The radiated power depends on the power introduced in antenna. For this, we define the anrenna gain rather than power. A patch antenna has typically a gain of 6-9 dBi. The rear power is less of 20 dB than the front power. The ground plan and the array abd the substrate can increase this value.
Do you mean antenna power is the capability of antenna to handle power? If yes, Micro strip patch can handle low power (of the order of mW or few watts. It depend upon break down property of substrate material used.
In HFSS the typical value of incident power to the antenna is 1W. this was normalized power. but i dont know in ADS my friend. i think for simulation all the software use normalized power.
"A Microstrip Antenna" is to vague definition to give you an answer. The maximum power a Microstrip antenna can handle is depending on losses ( heat ) and that depends on the substrate, Height and copper thickness ( frequency and skin effect? ).

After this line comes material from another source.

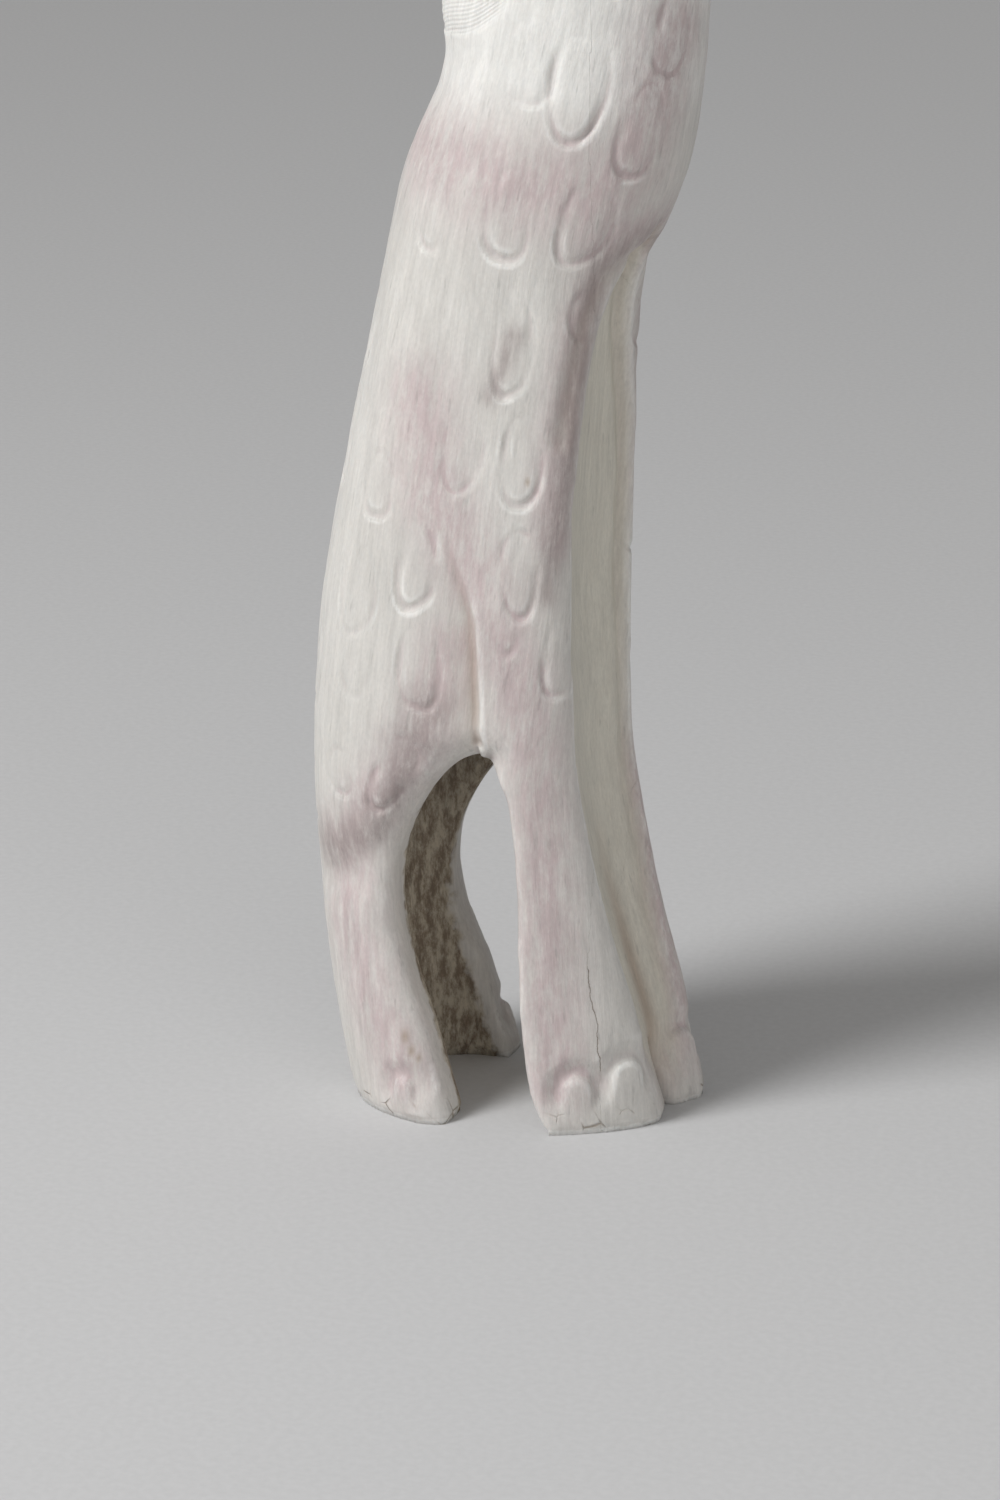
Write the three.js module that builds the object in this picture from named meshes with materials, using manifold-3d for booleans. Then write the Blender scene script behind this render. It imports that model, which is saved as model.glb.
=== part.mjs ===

So, based on the above, the heat from the losses will set the limitations for you.
With a ceramic substrate, good heat resistant bonding of the copper layer, a low loss and a high impedance - it should survive way more than 70W. Just try to to keep the Q value down as well to avoid excessive voltages.
But don't go and push this kind of power for a space application as you can't cool the antenna.
But at the end of the day. If you need tp push a couple of hundred Watts, make a proper test rig and push it...
The factors explained by Dan Andersson are taken care when you see the used material breakdown capacity. What to keep Q is not in the control. Value of q will depend upon material loss tangent.